Given the URL to a plugin snapshot, the command to use for installation is:
idp/bin/plugin.sh --noCheck --truststore=SHIBBOLETH_SNAPSHOT_PGP_KEYS <url>Plugin Location Roots:
Core shibd Plugin (always required)
SAML shibd Plugin (required for SAML 2.0 support)
OIDC shibd Plugin (required for OIDC support)
https://build.shibboleth.net/maven/snapshots/net/shibboleth/sp/sp-oidc-dist/
This plugin also relies on an unreleased version of the OIDC Common plugin (the SNAPSHOT version for this will most likely remain fixed):
https://build.shibboleth.net/maven/snapshots/net/shibboleth/oidc/oidc-common-dist/3.4.0-SNAPSHOT/
While this version MAY successfully work with the officially released OP and RP plugins for the IdP, that is not a currently supported goal of this testing.
You should feel free to update to later nightly versions of a given SNAPSHOT version, and they should cleanly install over top of the existing software. Make sure the IdP isn’t running when you do this.
Agent / Plugin Compatibility
The table below contains each prerelease version made available for testing, with a link to the Agent source code and Windows installer, and an indication of which SNAPSHOT version of the Hub plugins are compatible with that Agent release.
If we intentionally break compatibility with the Agent, we will update the SNAPSHOT version of each plugin to reflect that and leave the older versions available for continued use until the Agent is subsequently released with the necessary changes.
Version | Agent Source Code, Windows Package | Hub Plugin Version(s) |
|---|---|---|
alpha1 | https://shibboleth.net/downloads/service-provider/4.0.0alpha1 | 0.0.1-SNAPSHOT |
Support and Bug Reporting
Members of the Shibboleth Consortium should feel free to leverage Slack or Jira for help as desired while testing, or feel free to use the development mailing list if preferred.

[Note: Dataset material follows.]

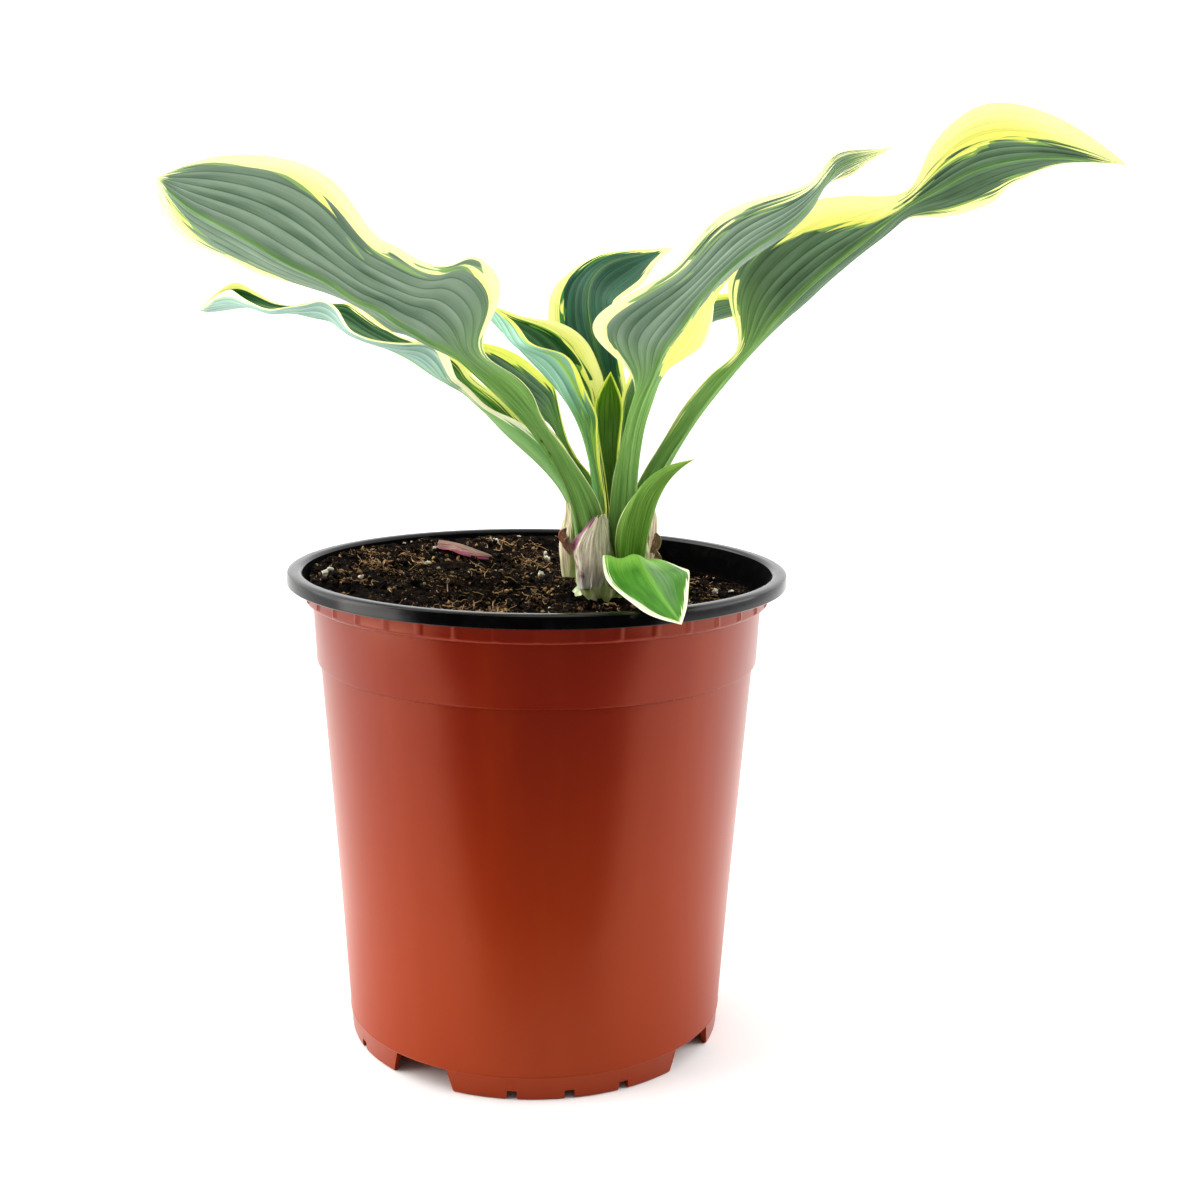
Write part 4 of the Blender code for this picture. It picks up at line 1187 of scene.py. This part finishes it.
def add_card(name, corners, shade):
    """A flat card or floor that belongs to the studio, by its corners in metres."""
    mesh = bpy.data.meshes.new(name)
    mesh.from_pydata(corners, [], [(0, 1, 2, 3)])
    card = new_object(name, mesh)
    s = Shader(name)
    s.set(Base_Color=shade, Roughness=0.9, Specular_IOR_Level=0.1)
    mesh.materials.append(s.material)
    card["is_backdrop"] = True
    return card


def add_world():
    """A white room, dimmer in front, which the camera itself sees as plain white."""
    world = bpy.data.worlds.new("studio")
    bpy.context.scene.world = world
    s = Shader("studio", world)
    dim, bright, white = 0.35, 1.3, 1.2
    seen = s.node("Mix")
    s.link(s.node("LightPath").outputs["Is Camera Ray"], seen.inputs[0])
    s.link(s.times(s.ramp(s.axis("Y", "Generated"), -0.9, 0.4), bright - dim, dim), seen.inputs[2])
    s.link(white, seen.inputs[3])
    background = s.tree.nodes["Background"]
    s.link(seen.outputs[0], background.inputs["Strength"])
    s.link((1, 1, 1, 1), background.inputs["Color"])


def add_studio():
    """The floor, two dark cards that only reflections show, and the three lights, in metres."""
    far, high, half = -0.5, 0.6, 0.65
    add_card("floor", [(-40, -40, 0), (40, -40, 0), (40, 40, 0), (-40, 40, 0)], (0.95, 0.95, 0.945, 1))
    standing = ((-half, far, 0.002), (half, far, 0.002), (half, far, high), (-half, far, high))
    lying = ((-0.05, -0.13, 0.001), (-half, far, 0.001), (half, far, 0.001), (0.07, -0.13, 0.001))
    for number, corners in enumerate((standing, lying), start=1):
        card = add_card(f"dark_reflection_{number}", corners, (0.02, 0.015, 0.015, 1))
        card.visible_camera = card.visible_diffuse = card.visible_shadow = False
    add_world()
    add_light("window", "SUN", (-1.3, 0.3, 1.1), 2.2, (1, 0.98, 0.95), math.radians(70))
    add_light("right_window", "AREA", (1.2, 0.0, 0.7), 10, (1, 0.99, 0.97), 1.0)
    add_light("left_window", "AREA", (-0.8, -0.2, 0.12), 3, (1, 0.97, 0.93), 0.5)
    bpy.context.scene.view_settings.view_transform = "Standard"
    bpy.context.scene.view_settings.look = "Medium High Contrast"


add_camera()
add_studio()
add_pot()
peat_skin = add_soil()
add_crumbs(peat_skin)
add_fibres()
add_perlite()
add_crown()
add_leaves()
add_papers()
add_flaps()

boxes = dict(cad=[list(map(float, corner)) for corner in CAD_BOUNDS])
boxes["visual"] = [list(map(float, corner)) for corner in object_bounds()]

Non-members are welcome to test the software, but please use the open-to-all-subscribers development mailing list for discussion, questions, etc. during this prerelease period.
While bug reporting via Jira is fine, at this stage we’re happy to file bugs arising as the result of discussion on other’s behalf, to avoid an inundation of false bug reports arising from confusion, documentation mistakes, etc.
What Isn’t Done
Informally, this is what’s left undone at this stage of development. The Agent and SAML support are farther along in maturity than the OIDC support. In addition to what’s left to implement, there is a non-final list of changes from V3 that will be formalized and moved into the Agent documentation later.
That said, the “big” ticket items not done yet:
Agent
Any real load testing at all
Some form of cookie-backed session implementation
Hub-mediated SAML/OIDC Single Logout support (logout is just “local” to the Agent right now)
Administrative logout / session revocation
Agent hosting of OIDC RP metadata, keysets, etc.
Hub General
Audit logging – will be based on IdP features in this area but not implemented yet for SP operations
Hub SAML
Single logout, per above
Any (direct) help with SP metadata production
ECP
Hub OpenID Connect
Numerous esoteric features, including use of tokens to refresh claims
Single logout, per above
Metadata, keyset, and other configuration endpoints
Additional options for controling requests to OP without SAML analogs
OID Federation Support
Evaluation Criteria
As an informal aid to those considering whether to invest time into testing this software, we have prepared a short list of the pros and cons as we see them relative to the current software and to similar solutions.
Pros
Fully compatble with most existing applications using the legacy SP, modulo a small number of very esoteric features.
Much smaller native code footprint and much simpler build with no “unusual” dependencies not readily available on supported platforms or that lack proper maintainance. This version is designed with long term sustainability in mind.
Much simpler Agent configuration with no exposure to SAML or OpenID at all for Agent deployers in “standard” SSO use cases.
Far less XML in the configuration (none required in the case of Apache)
Better clustering options, particularly as we get closer to release.
Significant feature evolution possible without updates to Agent code through Hub plugin updates.
Focus on scaling enterprise deployment while retaining support for multi-lateral federation. The Hub model can potentially be shared by a large number of Agents, in many cases with relatively minimal ongoing configuration. Has many advantages of a proxy with the additional advantage of not being one from an external perspective.
Seamless support for both SAML and OpenID in one Apache/IIS solution with extensibility to other protocols in the future.
Simple framework for integration into other web servers application environments by the project, or by third parties if they’re willing. Agents without a requirement for managing sessions can be very lightweight.
Cons
Dependent on Shibboleth IdP as a plugin “Hub” for hosting the Java code that offloads work from the Agent and provides most of the advantages above.
Hub configuration is in some cases potentially more complex than the old SP’s configuration, though somewhat cleaner. Depends a lot on one’s exposure to the Shibboleth IdP and one’s opinion of it.
For a single Agent, the Hub is a bit more work than shibd was, not less, and more heavyweight being in Java and requiring a servlet container. The advantages only begin to appear in a shared Hub deployment.
Some, though not an overwhelming amount of, new Java code to support SAML and OpenID relying party implementation, so code maturity will be less than the old SP for a while.
A shared Hub introduces network overhead and failure modes to Agent deployment; never forget the distributed computing fallacy. A network can never match the reliability of not needing one.